Prof. Dr. Karataş özetle şunları söyledi: “Âkif’in hayatı tertemiz, ak paktır. Çünkü Âkif, katışıksız, dupduru bir imana sahiptir. Görenek Müslümanlarından değildir. İyilik, iffet, edep, dürüstlük, tevazu, olanla yetinme; Âkif’i yücelten kişilik özelliklerindendir. Âkif zalimliğe, haksızlığa, ahlaksızlığa, alçaklığa ve hissizliğe karşı isyanını hiç çekinmeden dile getirir. Şu mısraları meşhurdur: 
 
'Zulmü alkışlayamam, zalimi aslâ sevemem; 
Gelenin keyfi için geçmişe kalkıp sövemem. 
Biri ecdâdıma saldırdı mı, hatta, boğarım...
-Boğamazsın ki!
-Hiç olmazsa yanımdan koğarım. 
Üç buçuk soysuzun ardından zağarlık yapamam; 
Hele hak nâmına haksızlığa ölsem tapamam. 

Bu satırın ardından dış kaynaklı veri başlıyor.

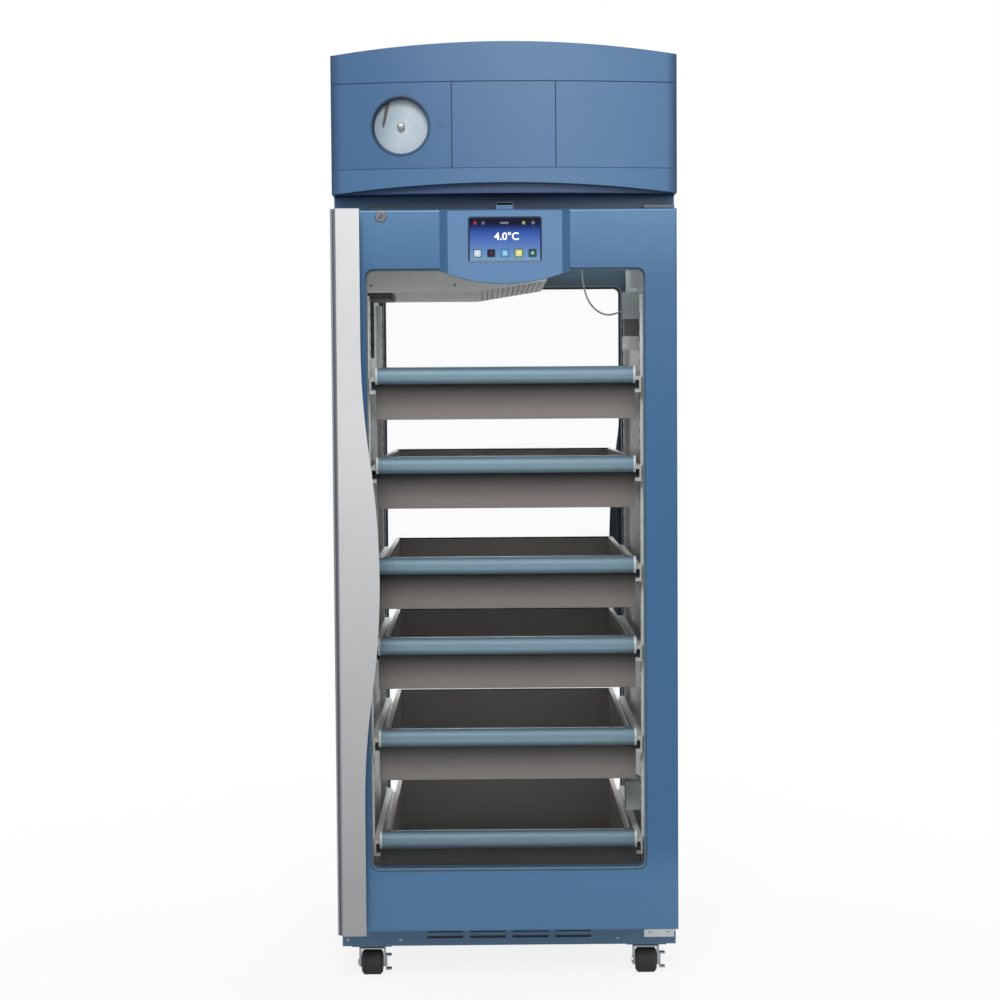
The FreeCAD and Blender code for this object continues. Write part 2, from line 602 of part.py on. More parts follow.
def make_recorder():
    x = ("0 - chart_side - recorder_width / 2", "recorder_width / 2 - chart_side")
    z = ("chart_height - recorder_height / 2", "chart_height + recorder_height / 2")
    wall = "recorder_sheet"
    tray = cut(
        block(x, ("0 - recorder_front", "0 - face"), z),
        block((f"{x[0]} + {wall}", f"{x[1]} - {wall}"), (f"{wall} - recorder_front", "1 - face"),
              (f"{z[0]} + {wall}", f"{z[1]} - {wall}")))
    spindle = rod("spindle / 2", "hub_length",
                  ("0 - chart_side", "0 - recorder_front - hub_length + 2", "chart_height"), "Y")
    pivot = ("0 - chart_side - pen_pivot_side", "chart_height + pen_pivot_rise")
    post = rod("pen_post / 2", "pen_lift + pen_sheet + fit_gap + 1",
               (pivot[0], "0 - recorder_front - pen_lift - pen_sheet - fit_gap", pivot[1]), "Y")
    node(fuse(tray, spindle, post), "recorder_plate")

    disc_front = "0 - recorder_front - fit_gap - chart_sheet"
    disc = fuse(
        rod("chart_diameter / 2", "chart_sheet", ("0 - chart_side", disc_front, "chart_height"), "Y"),
        rod("hub_diameter / 2", "hub_length + chart_sheet",
            ("0 - chart_side", f"{disc_front} - hub_length", "chart_height"), "Y"))
    bore = rod("spindle / 2 + fit_gap", "hub_length",
               ("0 - chart_side", "0 - recorder_front - hub_length + 1", "chart_height"), "Y")
    node(cut(disc, bore), "chart_disc")

    pen_front = -size("recorder_front") - size("pen_lift") - size("pen_sheet")
    px = -size("chart_side") - size("pen_pivot_side")
    pz = size("chart_height") + size("pen_pivot_rise")
    tip = V(px - size("pen_reach_side"), pen_front, pz - size("pen_reach_drop"))
    along = V(tip.x - px, 0, tip.z - pz).normalize()
    across = V(along.z, 0, -along.x) * (size("pen_width") / 2)
    root = V(px, pen_front, pz)
    arm = outline([root + across, tip + across * 0.4, tip - across * 0.4, root - across])
    arm = arm.extrude(V(0, size("pen_sheet"), 0))
    boss = Part.makeCylinder(size("pen_boss") / 2, size("pen_sheet"), root, V(0, 1, 0))
    hole = Part.makeCylinder(size("pen_post") / 2 + size("fit_gap"), size("pen_sheet"), root, V(0, 1, 0))
    node(formed("Pen", arm.fuse(boss).cut(hole).removeSplitter()), "pen_arm")


# Base frame and castors


def make_base():
    z = ("skirt_bottom", "cabinet_floor")
    wall = "base_sheet"
    frame = cut(
        block(both("half_width"), both("face"), z),
        block(both(f"half_width - {wall}"), both(f"face - {wall}"),
              ("skirt_bottom - 1", f"cabinet_floor - {wall}")))
    slots = []
    for number in range(int(size("slot_count"))):
        x = f"({number} - (slot_count - 1) / 2) * slot_pitch"
        for drop in ("slot_low_drop", "slot_high_drop"):
            height = f"cabinet_floor - {drop}"
            slots.append(block((f"{x} - slot_length / 2", f"{x} + slot_length / 2"), both("face + 1"),
                               (f"{height} - slot_height / 2", f"{height} + slot_height / 2")))
    frame = cut(frame, *slots)
    pads = []
    plates = []
    for side in (-1, 1):
        for end in (-1, 1):
            x = (f"{side} * castor_x", f"{end} * castor_y")
            inner_x = f"{side} * (half_width - {wall} / 2 - pad_size / 2)"
            inner_y = f"{end} * (face - {wall} / 2 - pad_size / 2)"
            pads.append(block((f"{inner_x} - pad_size / 2", f"{inner_x} + pad_size / 2"),
                              (f"{inner_y} - pad_size / 2", f"{inner_y} + pad_size / 2"),
                              ("skirt_bottom", "skirt_bottom + pad_sheet")))
            plate = fuse(
                block((f"{x[0]} - castor_plate / 2", f"{x[0]} + castor_plate / 2"),
                      (f"{x[1]} - castor_plate / 2", f"{x[1]} + castor_plate / 2"),
                      ("castor_plate_bottom", "skirt_bottom")),
                rod("race_diameter / 2", "castor_plate_bottom - crown_top - fit_gap",
                    (x[0], x[1], "crown_top + fit_gap")))
            bore = rod("king_pin / 2 + fit_gap", "king_pin_depth + fit_gap", (x[0], x[1], "crown_top"))
            plates.append(cut(plate, bore))
    node(group(fuse(frame, *pads), *plates), "base_frame")


def at_castor(obj, side, end, name):
    """Move a piece drawn about its own swivel to a corner. Back ones are turned to trail backwards."""
    if end > 0:
        obj.Placement.Rotation = FreeCAD.Rotation(V(0, 0, 1), 180)
    set_base(obj, f"{side} * castor_x", f"{end} * castor_y", "0")
    return node(obj, name)


def make_castors():
    axle_y = "0 - castor_trail"
    for side, side_name in ((-1, "left"), (1, "right")):
        for end, end_name in ((-1, "front"), (1, "rear")):
            corner = f"{end_name}_{side_name}"
            crown = block(both("fork_outer"), (f"{axle_y} - leg_width / 2", "race_diameter / 2"),
                          ("crown_bottom", "crown_top"))
            pin = rod("king_pin / 2", "fork_crown + king_pin_depth - fit_gap", ("0", "0", "crown_bottom"))
            parts = [crown, pin]
            for x in (("0 - fork_outer", "0 - fork_half"), ("fork_half", "fork_outer")):
                parts.append(block(x, (f"{axle_y} - leg_width / 2", f"{axle_y} + leg_width / 2"),
                                   ("wheel_radius", "crown_top")))
                parts.append(rod("leg_width / 2", "fork_sheet", (x[0], axle_y, "wheel_radius"), "X"))
            parts.append(rod("axle / 2", "2 * fork_outer + 2 * lever_sheet",
                             ("0 - fork_outer - lever_sheet", axle_y, "wheel_radius"), "X"))
            at_castor(fuse(*parts), side, end, f"{corner}_castor_fork")

            side_step = "(wheel_width - tread_width) / 2"
            small = "wheel_side_diameter / 2"
            tread = rod("wheel_radius", "tread_width", ("0 - tread_width / 2", axle_y, "wheel_radius"), "X")
            right = cone("wheel_radius", small, side_step, ("tread_width / 2", axle_y, "wheel_radius"), "X")
            left = cone(small, "wheel_radius", side_step,
                        ("0 - wheel_width / 2", axle_y, "wheel_radius"), "X")
            tyre = fuse(tread, right, left)
            bore = rod("axle / 2 + fit_gap", "wheel_width + 2",
                       ("0 - wheel_width / 2 - 1", axle_y, "wheel_radius"), "X")
            at_castor(cut(tyre, bore), side, end, f"{corner}_castor_wheel")

            if end < 0:
                spine_x = ("fork_outer + fit_gap", "fork_outer + fit_gap + lever_sheet")
                y = (f"{axle_y} - lever_width / 2", f"{axle_y} + lever_width / 2")
                low = "wheel_radius - lever_height / 2"
                high = "wheel_radius + lever_height / 2"
                pedal_x = (spine_x[0], f"{spine_x[0]} + pedal_length")
                lever = fuse(
                    block(spine_x, y, (low, high)),
                    block(pedal_x, y, (low, f"{low} + pedal_sheet")),
                    block(pedal_x, y, (f"{high} - pedal_sheet", high)))
                hole = rod("axle / 2 + fit_gap", "lever_sheet + 2",
                           (f"{spine_x[0]} - 1", axle_y, "wheel_radius"), "X")
                at_castor(cut(lever, hole), side, end, f"{corner}_brake_lever")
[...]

Doğduğumdan beridir, âşığım istiklâle; 
Bana hiç tasmalık etmiş değil altın lâle.
Yumuşak başlı isem, kim dedi uysal koyunum? 

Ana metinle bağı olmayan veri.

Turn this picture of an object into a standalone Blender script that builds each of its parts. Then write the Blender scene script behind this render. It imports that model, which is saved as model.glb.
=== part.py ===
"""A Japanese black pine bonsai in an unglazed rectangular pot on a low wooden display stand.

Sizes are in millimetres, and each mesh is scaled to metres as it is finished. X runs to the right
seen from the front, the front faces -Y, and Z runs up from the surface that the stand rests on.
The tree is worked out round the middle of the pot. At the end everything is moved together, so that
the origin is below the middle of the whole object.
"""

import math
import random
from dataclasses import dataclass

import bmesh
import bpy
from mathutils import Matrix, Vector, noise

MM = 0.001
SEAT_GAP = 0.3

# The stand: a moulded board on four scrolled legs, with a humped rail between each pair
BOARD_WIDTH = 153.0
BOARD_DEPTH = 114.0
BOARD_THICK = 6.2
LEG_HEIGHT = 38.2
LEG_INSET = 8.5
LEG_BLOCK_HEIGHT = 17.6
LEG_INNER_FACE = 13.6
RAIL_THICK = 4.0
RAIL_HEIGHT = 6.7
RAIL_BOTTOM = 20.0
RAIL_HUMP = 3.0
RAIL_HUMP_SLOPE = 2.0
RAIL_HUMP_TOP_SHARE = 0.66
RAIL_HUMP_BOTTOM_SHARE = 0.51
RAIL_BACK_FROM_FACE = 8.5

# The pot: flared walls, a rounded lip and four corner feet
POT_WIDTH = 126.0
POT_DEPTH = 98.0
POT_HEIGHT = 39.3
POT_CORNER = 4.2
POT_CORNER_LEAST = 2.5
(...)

Kesilir, belki, fakat çekmeye gelmez boyunum! 
Kanayan bir yara gördüm mü yanar tâ ciğerim, 
Onu dindirmek için kamçı yerim, çifte yerim!
Adam aldırma da geç git, diyemem, aldırırım. 

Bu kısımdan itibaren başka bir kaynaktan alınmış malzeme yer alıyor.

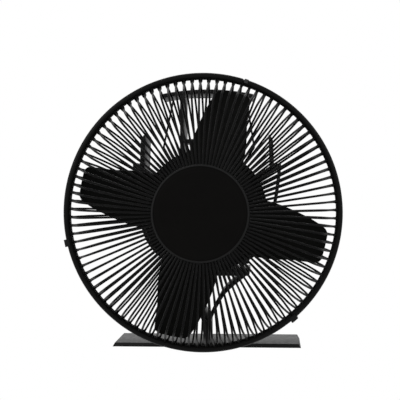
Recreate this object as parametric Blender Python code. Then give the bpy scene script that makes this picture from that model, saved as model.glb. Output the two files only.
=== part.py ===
"""Stove fan in a round wire cage, driven by the heat of the stove that it stands on.

Metres, +Z up. The origin is the centre of the base's underside, and the cage faces -Y. The hot body
stands on the stove, the thermoelectric module lies on its platform, and the cold body is clamped on top.
The motor sits in the hub of the cold body and turns four pressed blades inside the cage.
"""
from math import asin, atan2, cos, degrees, pi, radians, sin, sqrt, tan

import bmesh
import bpy
from mathutils import Matrix, Vector

# Clearances
CLEARANCE = 0.0003
CUT_OVERRUN = 0.002

# Hot body: base, stem, two curved arms and the platform, one extrusion
BASE_WIDTH = 0.1366
BASE_DEPTH = 0.057
BASE_THICKNESS = 0.0029
BASE_EDGE_SLOPE = 0.0017
STEM_WIDTH = 0.0038
STEM_RISE = 0.0128
ARM_RISE = 0.0384
ARM_THICKNESS = 0.0028
ARM_TIP_DROP = 0.0021
PLATFORM_THICKNESS = 0.0044
PLATFORM_MARGIN = 0.0007

# Thermoelectric module and its heat-conducting pads
MODULE_SIZE = 0.040
PAD_THICKNESS = 0.00025
CERAMIC_THICKNESS = 0.0005
ELEMENT_HEIGHT = 0.0009
SOLDER_THICKNESS = 0.0003
SEAL_WIDTH = 0.0015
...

Çiğnerim, çiğnenirim, hakkı tutar kaldırırım.'
 
Hiçbir maddi menfaatin içine sığmamıştır Âkif; çünkü ‘vicdanı pazarlık kabul etmiyordu’ diyor dostları. Parayı tanımayan bir adamdı; bütün servetini yeleğinin cebinde taşıyan bir adamdı. Âkif bir idealistti. İman, ümit ve heyecandan mürekkep gerçek bir idealist... Hayatını hakka ve hakikate adayan bir kafa ve kalbe sahipti. Bütün bir ömrü ‘Hakka ve hakikate adamak’ ne muazzam bir gaye!
 
Bir insan düşünün ki tertemiz bir imana, derin bir vicdana, kuvvetli bir vukûfa, coşkun bir lisana sahip bulunsun. Bir ömür düşünün ki ümit, iman ve isyan bölgelerinde dolaşmış, elem ve aşkla yoğrulmuş, sadelik ve teslimiyetle hayatı yaşamış olsun. Bir şahsiyet düşünün ki ‘vakâr dolu bir alın, hayâ dolu bir çehre, şiddet dolu bir bakış, iman dolu bir sine’ ile kemâl bulmuş olsun. Bir şair düşünün ki şiirini imanının haykırışıyla, inanışının içtenliğiyle söylemiş; içinde yaşadığı toplumun çeyrek asır boyunca dertlerini, sefaletini terennüm etmiş olsun.
 
Bir mütefekkir düşünün ki 20. asra yepyeni bir iman mektebi açsın ve nesillerin ‘ruh doktoru’ olsun... İşte 1936’da vefat eden büyük Âkif, bütün bu güzellikleri ve meziyetleri şahsında toplayan yaşantısıyla ve eserleriyle 83 senedir hayırla yâd ediliyor, kalplerimizde yaşamaya devam ediyor.”